» **WHAT THE TASK ASKS**: Quote every line of the material beneath this one.

········

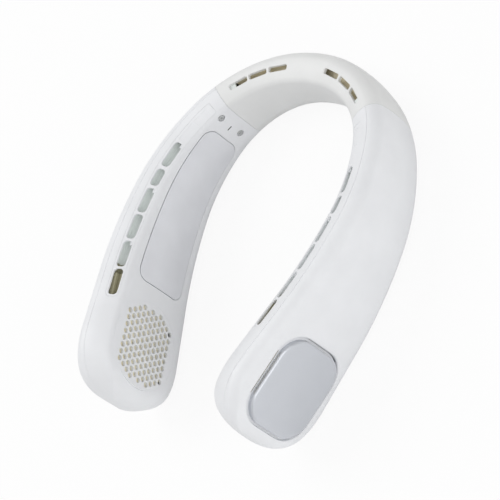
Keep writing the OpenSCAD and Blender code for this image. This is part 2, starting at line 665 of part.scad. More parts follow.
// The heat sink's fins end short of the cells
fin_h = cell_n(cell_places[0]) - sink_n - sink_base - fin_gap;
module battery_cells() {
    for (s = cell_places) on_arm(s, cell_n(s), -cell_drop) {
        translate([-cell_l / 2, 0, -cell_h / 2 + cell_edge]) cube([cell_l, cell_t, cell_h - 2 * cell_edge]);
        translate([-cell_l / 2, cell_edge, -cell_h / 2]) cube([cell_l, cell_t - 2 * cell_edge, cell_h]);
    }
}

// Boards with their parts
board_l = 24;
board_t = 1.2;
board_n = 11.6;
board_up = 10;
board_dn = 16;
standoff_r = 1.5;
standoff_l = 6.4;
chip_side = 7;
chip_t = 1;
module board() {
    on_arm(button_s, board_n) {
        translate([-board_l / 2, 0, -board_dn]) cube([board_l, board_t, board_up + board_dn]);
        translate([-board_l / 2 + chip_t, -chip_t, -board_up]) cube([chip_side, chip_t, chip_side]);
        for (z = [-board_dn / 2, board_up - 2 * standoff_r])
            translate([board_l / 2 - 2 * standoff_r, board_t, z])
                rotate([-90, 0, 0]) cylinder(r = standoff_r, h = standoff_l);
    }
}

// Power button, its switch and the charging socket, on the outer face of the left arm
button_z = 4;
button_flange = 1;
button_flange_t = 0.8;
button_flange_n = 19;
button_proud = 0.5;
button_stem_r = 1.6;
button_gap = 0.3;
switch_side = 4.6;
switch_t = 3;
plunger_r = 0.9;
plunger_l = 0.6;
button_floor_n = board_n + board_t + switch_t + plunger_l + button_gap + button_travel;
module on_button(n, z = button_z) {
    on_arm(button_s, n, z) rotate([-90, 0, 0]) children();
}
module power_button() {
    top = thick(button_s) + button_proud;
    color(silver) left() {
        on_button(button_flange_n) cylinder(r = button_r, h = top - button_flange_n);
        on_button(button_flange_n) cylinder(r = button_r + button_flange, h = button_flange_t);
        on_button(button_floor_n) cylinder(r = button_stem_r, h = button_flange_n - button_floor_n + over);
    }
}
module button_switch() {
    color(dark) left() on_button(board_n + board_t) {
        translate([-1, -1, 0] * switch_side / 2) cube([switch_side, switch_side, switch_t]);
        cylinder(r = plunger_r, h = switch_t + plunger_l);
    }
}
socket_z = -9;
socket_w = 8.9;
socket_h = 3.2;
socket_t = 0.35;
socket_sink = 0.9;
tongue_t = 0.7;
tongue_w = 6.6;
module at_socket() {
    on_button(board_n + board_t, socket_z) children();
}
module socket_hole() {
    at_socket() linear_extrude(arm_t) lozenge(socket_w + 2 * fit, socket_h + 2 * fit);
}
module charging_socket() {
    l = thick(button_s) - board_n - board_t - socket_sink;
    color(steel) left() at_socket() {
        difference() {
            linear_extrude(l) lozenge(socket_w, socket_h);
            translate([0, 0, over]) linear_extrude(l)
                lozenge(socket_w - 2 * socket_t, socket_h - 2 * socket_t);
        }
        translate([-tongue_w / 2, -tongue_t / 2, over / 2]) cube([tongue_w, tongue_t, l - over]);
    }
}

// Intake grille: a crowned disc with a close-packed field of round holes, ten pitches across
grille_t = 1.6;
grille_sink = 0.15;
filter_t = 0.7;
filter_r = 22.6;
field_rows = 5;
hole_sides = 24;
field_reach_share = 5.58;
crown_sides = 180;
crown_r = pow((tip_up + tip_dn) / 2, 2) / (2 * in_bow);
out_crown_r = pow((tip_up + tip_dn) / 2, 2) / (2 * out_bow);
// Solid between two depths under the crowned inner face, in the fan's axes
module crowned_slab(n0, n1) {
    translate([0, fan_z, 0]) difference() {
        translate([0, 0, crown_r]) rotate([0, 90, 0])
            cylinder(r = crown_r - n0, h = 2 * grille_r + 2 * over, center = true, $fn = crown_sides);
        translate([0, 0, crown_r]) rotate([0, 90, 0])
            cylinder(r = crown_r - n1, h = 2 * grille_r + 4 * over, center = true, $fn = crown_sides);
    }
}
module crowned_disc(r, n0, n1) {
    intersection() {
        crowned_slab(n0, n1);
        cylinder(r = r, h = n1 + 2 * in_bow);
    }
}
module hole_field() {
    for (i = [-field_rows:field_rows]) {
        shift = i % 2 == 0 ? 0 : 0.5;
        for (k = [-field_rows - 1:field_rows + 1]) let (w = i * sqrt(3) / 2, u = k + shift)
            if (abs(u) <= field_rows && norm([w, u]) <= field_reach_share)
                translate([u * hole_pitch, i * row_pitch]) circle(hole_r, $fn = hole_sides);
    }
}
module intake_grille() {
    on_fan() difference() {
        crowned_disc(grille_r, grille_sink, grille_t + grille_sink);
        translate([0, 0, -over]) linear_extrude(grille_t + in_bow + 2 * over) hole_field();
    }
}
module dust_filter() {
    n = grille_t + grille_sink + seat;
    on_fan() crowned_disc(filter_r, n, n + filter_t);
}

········

» **EXERCISE ANSWER**:
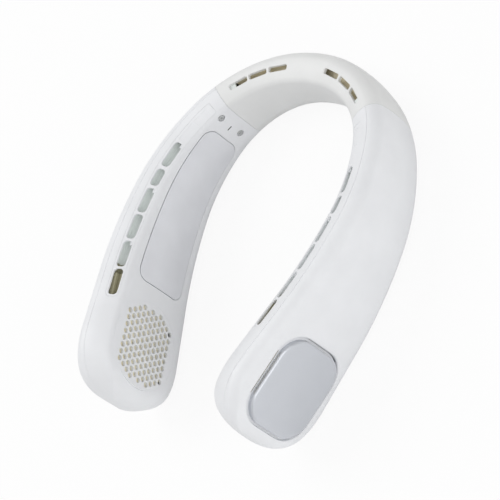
Keep writing the OpenSCAD and Blender code for this image. This is part 2, starting at line 665 of part.scad. More parts follow.
// The heat sink's fins end short of the cells
fin_h = cell_n(cell_places[0]) - sink_n - sink_base - fin_gap;
module battery_cells() {
    for (s = cell_places) on_arm(s, cell_n(s), -cell_drop) {
        translate([-cell_l / 2, 0, -cell_h / 2 + cell_edge]) cube([cell_l, cell_t, cell_h - 2 * cell_edge]);
        translate([-cell_l / 2, cell_edge, -cell_h / 2]) cube([cell_l, cell_t - 2 * cell_edge, cell_h]);
    }
}

// Boards with their parts
board_l = 24;
board_t = 1.2;
board_n = 11.6;
board_up = 10;
board_dn = 16;
standoff_r = 1.5;
standoff_l = 6.4;
chip_side = 7;
chip_t = 1;
module board() {
    on_arm(button_s, board_n) {
        translate([-board_l / 2, 0, -board_dn]) cube([board_l, board_t, board_up + board_dn]);
        translate([-board_l / 2 + chip_t, -chip_t, -board_up]) cube([chip_side, chip_t, chip_side]);
        for (z = [-board_dn / 2, board_up - 2 * standoff_r])
            translate([board_l / 2 - 2 * standoff_r, board_t, z])
                rotate([-90, 0, 0]) cylinder(r = standoff_r, h = standoff_l);
    }
}

// Power button, its switch and the charging socket, on the outer face of the left arm
button_z = 4;
button_flange = 1;
button_flange_t = 0.8;
button_flange_n = 19;
button_proud = 0.5;
button_stem_r = 1.6;
button_gap = 0.3;
switch_side = 4.6;
switch_t = 3;
plunger_r = 0.9;
plunger_l = 0.6;
button_floor_n = board_n + board_t + switch_t + plunger_l + button_gap + button_travel;
module on_button(n, z = button_z) {
    on_arm(button_s, n, z) rotate([-90, 0, 0]) children();
}
module power_button() {
    top = thick(button_s) + button_proud;
    color(silver) left() {
        on_button(button_flange_n) cylinder(r = button_r, h = top - button_flange_n);
        on_button(button_flange_n) cylinder(r = button_r + button_flange, h = button_flange_t);
        on_button(button_floor_n) cylinder(r = button_stem_r, h = button_flange_n - button_floor_n + over);
    }
}
module button_switch() {
    color(dark) left() on_button(board_n + board_t) {
        translate([-1, -1, 0] * switch_side / 2) cube([switch_side, switch_side, switch_t]);
        cylinder(r = plunger_r, h = switch_t + plunger_l);
    }
}
socket_z = -9;
socket_w = 8.9;
socket_h = 3.2;
socket_t = 0.35;
socket_sink = 0.9;
tongue_t = 0.7;
tongue_w = 6.6;
module at_socket() {
    on_button(board_n + board_t, socket_z) children();
}
module socket_hole() {
    at_socket() linear_extrude(arm_t) lozenge(socket_w + 2 * fit, socket_h + 2 * fit);
}
module charging_socket() {
    l = thick(button_s) - board_n - board_t - socket_sink;
    color(steel) left() at_socket() {
        difference() {
            linear_extrude(l) lozenge(socket_w, socket_h);
            translate([0, 0, over]) linear_extrude(l)
                lozenge(socket_w - 2 * socket_t, socket_h - 2 * socket_t);
        }
        translate([-tongue_w / 2, -tongue_t / 2, over / 2]) cube([tongue_w, tongue_t, l - over]);
    }
}

// Intake grille: a crowned disc with a close-packed field of round holes, ten pitches across
grille_t = 1.6;
grille_sink = 0.15;
filter_t = 0.7;
filter_r = 22.6;
field_rows = 5;
hole_sides = 24;
field_reach_share = 5.58;
crown_sides = 180;
crown_r = pow((tip_up + tip_dn) / 2, 2) / (2 * in_bow);
out_crown_r = pow((tip_up + tip_dn) / 2, 2) / (2 * out_bow);
// Solid between two depths under the crowned inner face, in the fan's axes
module crowned_slab(n0, n1) {
    translate([0, fan_z, 0]) difference() {
        translate([0, 0, crown_r]) rotate([0, 90, 0])
            cylinder(r = crown_r - n0, h = 2 * grille_r + 2 * over, center = true, $fn = crown_sides);
        translate([0, 0, crown_r]) rotate([0, 90, 0])
            cylinder(r = crown_r - n1, h = 2 * grille_r + 4 * over, center = true, $fn = crown_sides);
    }
}
module crowned_disc(r, n0, n1) {
    intersection() {
        crowned_slab(n0, n1);
        cylinder(r = r, h = n1 + 2 * in_bow);
    }
}
module hole_field() {
    for (i = [-field_rows:field_rows]) {
        shift = i % 2 == 0 ? 0 : 0.5;
        for (k = [-field_rows - 1:field_rows + 1]) let (w = i * sqrt(3) / 2, u = k + shift)
            if (abs(u) <= field_rows && norm([w, u]) <= field_reach_share)
                translate([u * hole_pitch, i * row_pitch]) circle(hole_r, $fn = hole_sides);
    }
}
module intake_grille() {
    on_fan() difference() {
        crowned_disc(grille_r, grille_sink, grille_t + grille_sink);
        translate([0, 0, -over]) linear_extrude(grille_t + in_bow + 2 * over) hole_field();
    }
}
module dust_filter() {
    n = grille_t + grille_sink + seat;
    on_fan() crowned_disc(filter_r, n, n + filter_t);
}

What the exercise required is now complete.